Ignoring the order of operations. A lot of levels are solved by doing the same moves, just in a different order. Players often grab a nearby target first because it feels efficient, then realize that move blocked a corridor or pulled a shark into the only safe lane. If a level keeps failing in the last third, the fix is often changing the first two moves.
Clumping fish together. When you move fish as a group, you create traffic. That traffic becomes forced hesitation at corners, and forced hesitation becomes shark food. Spread them out. Park one fish in a safe pocket while another does the risky sweep.
Chasing the last target like it’s a cleanup job. The final target is usually placed to punish lazy routing. If you leave a single target behind a shark lane for last, you’ll be forced into a slow, dangerous approach. If a target looks annoying, it’s probably meant to be collected earlier, not later.
Who this works for
Tricky Planner is for players who like puzzles that don’t let you relax. It has that arcade snap where your hands are moving while your brain is still calculating, and that’s the whole appeal.
It also fits anyone who enjoys “route efficiency” games—finding a clean loop, minimizing backtracks, and shaving seconds off a run.

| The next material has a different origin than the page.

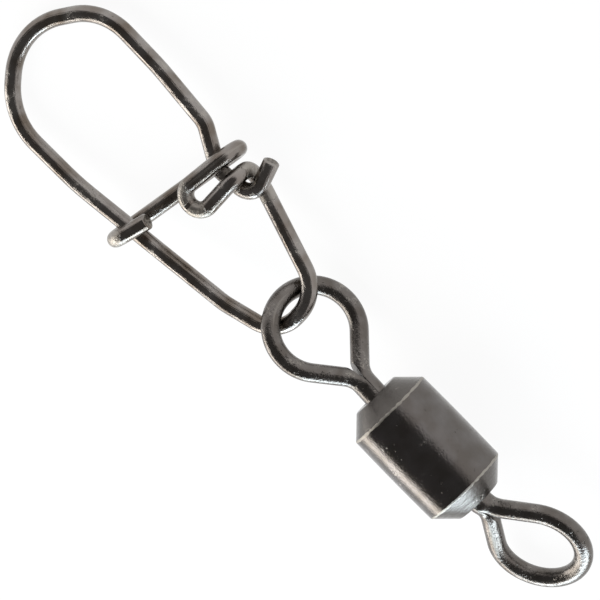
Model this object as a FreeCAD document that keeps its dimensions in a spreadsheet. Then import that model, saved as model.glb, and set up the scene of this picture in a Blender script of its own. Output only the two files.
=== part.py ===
import FreeCAD, Part
import math
import os
import Sketcher

# Fishing snap swivel.
# A turned barrel holds two wire eyes that spin in its necked ends, and a snap
# folded from one wire hangs in the eye on the left.
# Working frame: the barrel's axis is X, the line eye is on +X, Y is across the
# snap's width and Z is up from the surface that everything lies on.
# The finished part is shifted so that its origin is under its middle, on that surface.

V = FreeCAD.Vector
# Ends nearer than this, in millimetres, are one point
TOUCH = 1e-5

# Driving sizes, in millimetres and degrees
SIZES = [
    # Barrel
    ("barrel_dia", 3.80, "outside of the barrel"),
    ("barrel_flank", 4.28, "length of the straight middle"),
    ("shoulder_run", 0.82, "length of each sloping shoulder"),
    ("rim_dia", 2.08, "outside of the rims at the ends"),
    ("barrel_wall", 0.45, "wall of the barrel"),
    ("end_land", 0.22, "straight part of each end hole"),
    ("barrel_round", 0.10, "rounding where the flank meets a shoulder"),
    ("rim_round", 0.06, "rounding of the end rims"),
    # Eyes
    ("eye_wire", 0.78, "wire of both eyes"),
    ("shank_dia", 1.05, "two half-round legs side by side"),
    ("shank_play", 0.09, "gap all round a shank in its end hole"),
    ("shank_out", 0.51, "round shank outside the barrel, when the eye is pulled out"),
    ("shank_nose", 0.45, "taper where the legs turn from half round to round"),
    ("head_dia", 2.00, "upset head inside the barrel"),
    ("head_play", 0.06, "gap between a head and the shoulder it bears on"),
    ("neck_start", 0.09, "end of the round shank to the bend of the legs"),
    ("neck_angle", 42.5, "slope of the legs where they leave the shank"),
    ("neck_radius", 1.10, "bend of the legs at the shank, on the centre line"),
    ("ring_radius", 1.82, "centre line of the ring"),
    ("seam_width", 0.03, "joint between the two legs"),
    ("seam_out", 0.31, "end of the round shank to the root of the fork"),
    ("fork_root", 0.16, "gap between the legs at the root"),
    ("fork_mouth", 0.28, "gap between the legs where they open"),
    ("fork_length", 0.68, "root of the fork to where the legs open"),
    # How the eyes lie
    ("snap_eye_lean", 0.9, "lean of the snap's eye along the surface"),
    ("snap_eye_dip", 3.1, "how far the snap draws its eye down"),
    ("line_eye_spin", 19.0, "roll of the line eye"),
    ("line_eye_lean", 3.0, "lean of the line eye along the surface"),
    ("line_eye_slack", 0.42, "how far the line eye is pushed in"),
    ("floor_gap", 0.05, "clearance of the line eye over the surface"),
    # Snap: wire and lie
    ("snap_wire", 0.69, "wire of the snap"),
    ("layer_gap", 0.04, "gap between wires that lie on each other"),
    ("snap_roll", -0.9, "roll of the snap as it lies"),
    ("snap_turn", 2.5, "turn of the snap along the surface"),
    ("link_slack", 0.23, "free play between the snap and its eye"),
    ("link_side", -0.15, "small end off the middle of its eye"),
    ("link_gap", 0.13, "gap between the wires where they cross"),
    # Snap: small end, which hangs in the eye
    ("toe_low", 1.23, "small end, lower half width"),
    ("toe_high", 1.29, "small end, upper half width"),
    ("toe_bend", 1.53, "bend radius of the small end"),
    # Snap: long side and far loop
    ("side_start", 2.52, "small end to the start of the long side"),
    ("side_start_low", 1.95, "long side below the axis at its start"),
    ("side_bend", 3.0, "bend radius there"),
    ("side_end_share", 0.664, "bend in the long side, as a share of its length"),
    ("side_end_low", 2.94, "long side below the axis at that bend"),
    ("snap_length", 16.45, "small end to the corner at the tip of the far loop"),
    ("loop_tip_high", 0.16, "tip corner above the axis"),
    ("loop_tip_bend", 2.84, "bend radius of the tip"),
    ("loop_low_back", 2.20, "tip corner back to the lower corner"),
    ("loop_low_low", 3.00, "lower corner below the axis"),
    ("loop_low_bend", 2.85, "bend radius of the lower corner"),
    ("loop_high_back", 2.28, "tip corner back to the upper corner"),
    ("loop_high_up", 3.38, "upper corner above the axis"),
    ("loop_high_bend", 2.58, "bend radius of the upper corner"),
    ("limb_mid_share", 0.468, "gentle bend in the upper limb, as a share of its length"),
    ("limb_mid_up", 3.31, "that bend above the axis"),
    ("gentle_bend", 12.0, "bend radius of the nearly straight runs"),
    # Snap: lock, where the wire folds over its own upper limb
    ("lock", 5.49, "small end to the fold over the upper limb"),
    ("curl_root_step", 1.02, "fold forward to the root of the curled end"),
    ("curl_root_up", 2.22, "that corner above the axis"),
    ("curl_bend", 0.61, "bend radius of the curled end"),
    ("curl_lean", 0.47, "how far the curl leans back"),
    ("curl_rise", 1.70, "height of the curl over its root"),
    ("lock_in_step", 0.90, "fold back to where the upper limb enters the lock"),
    ("lock_in_drop", 0.21, "that corner below the curl's root"),
    ("lock_in_bend", 0.79, "bend radius there"),
    ("limb_slope", 1.61, "sloping run of the upper limb before the lock"),
    ("limb_drop_up", 3.04, "top of that run above the axis"),
    ("limb_drop_bend", 1.07, "bend radius there"),
    ("back_step", 1.18, "fold forward to where the wire is fully behind"),
    ("back_rise", 0.23, "that corner above the curl's root"),
    ("back_bend", 4.0, "bend radius there"),
    ("tongue_low", 0.38, "bottom of the U-shaped tongue, above the axis"),
    ("tongue_skew", 0.03, "sideways step of the tongue's near limb"),
    ("tongue_width", 1.26, "width of the tongue between centre lines"),
    ("tongue_bend", 0.56, "bend radius of the tongue"),
    ("tongue_lean", 0.45, "lean of the tongue's far limb"),
    ("tongue_top_up", 3.23, "fold at the tongue's tip, above the axis"),
    # Snap: hook over the long side
    ("bar_lean", 1.37, "lean of the bar across the snap"),
    ("hook_step", 0.16, "sideways step of the hook as it comes round"),
    ("hook_lean", 0.71, "lean of the hook's end"),
    ("hook_end_low", 1.48, "cut end of the hook, below the axis"),
]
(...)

The best moments are when a messy level suddenly becomes a smooth 30-second clear because you found the right order and stopped fighting the layout.

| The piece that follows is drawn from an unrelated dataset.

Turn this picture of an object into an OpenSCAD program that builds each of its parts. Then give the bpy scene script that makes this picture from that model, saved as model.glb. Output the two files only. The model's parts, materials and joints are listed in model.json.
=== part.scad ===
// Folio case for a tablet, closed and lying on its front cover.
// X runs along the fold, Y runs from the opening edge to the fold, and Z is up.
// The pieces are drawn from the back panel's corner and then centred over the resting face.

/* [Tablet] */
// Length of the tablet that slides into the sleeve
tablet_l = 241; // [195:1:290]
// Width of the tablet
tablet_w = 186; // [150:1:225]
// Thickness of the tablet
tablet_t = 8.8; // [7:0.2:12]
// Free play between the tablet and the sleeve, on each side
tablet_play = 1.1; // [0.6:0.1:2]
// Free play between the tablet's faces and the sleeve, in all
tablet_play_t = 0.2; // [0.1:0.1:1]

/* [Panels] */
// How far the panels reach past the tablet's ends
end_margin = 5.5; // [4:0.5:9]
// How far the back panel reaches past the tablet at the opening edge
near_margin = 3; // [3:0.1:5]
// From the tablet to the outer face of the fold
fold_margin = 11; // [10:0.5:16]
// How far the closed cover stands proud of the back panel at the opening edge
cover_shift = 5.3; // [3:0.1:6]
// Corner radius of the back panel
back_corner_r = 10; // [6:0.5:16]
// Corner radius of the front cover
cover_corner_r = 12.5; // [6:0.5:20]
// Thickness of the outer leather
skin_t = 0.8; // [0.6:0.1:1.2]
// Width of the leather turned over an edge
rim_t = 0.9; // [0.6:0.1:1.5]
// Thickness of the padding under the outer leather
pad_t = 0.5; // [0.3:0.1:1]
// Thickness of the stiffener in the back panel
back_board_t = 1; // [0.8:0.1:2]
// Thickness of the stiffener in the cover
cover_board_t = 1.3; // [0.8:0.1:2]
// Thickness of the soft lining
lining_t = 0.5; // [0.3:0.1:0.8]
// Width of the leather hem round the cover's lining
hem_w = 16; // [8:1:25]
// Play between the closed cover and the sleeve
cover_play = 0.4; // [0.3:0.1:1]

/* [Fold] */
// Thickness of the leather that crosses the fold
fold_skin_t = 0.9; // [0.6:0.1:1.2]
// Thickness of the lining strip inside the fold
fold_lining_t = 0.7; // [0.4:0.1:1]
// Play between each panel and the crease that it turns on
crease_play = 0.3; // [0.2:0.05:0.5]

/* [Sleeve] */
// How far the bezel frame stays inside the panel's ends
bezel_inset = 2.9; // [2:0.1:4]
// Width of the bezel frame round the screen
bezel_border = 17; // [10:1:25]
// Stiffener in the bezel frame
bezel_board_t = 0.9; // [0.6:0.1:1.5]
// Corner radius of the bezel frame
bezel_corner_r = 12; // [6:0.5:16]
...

Less ideal for players who want slow, meditative logic boards. Sharks plus a timer means you’ll restart a lot, and the game expects you to be okay with that. If quick retries and tight clears sound fun, this one hits hard.
Quick Answers
Is Tricky Planner more about logic or reflexes?
Both, but logic leads. The fastest clears come from planning a route that avoids hesitation, then executing it cleanly under the timer.
What should I do if a shark keeps blocking the only corridor?
Look for a switch, alternate lane, or a move that changes the shark’s patrol timing. Many levels want you to bait the shark into committing to another branch, then pass right after.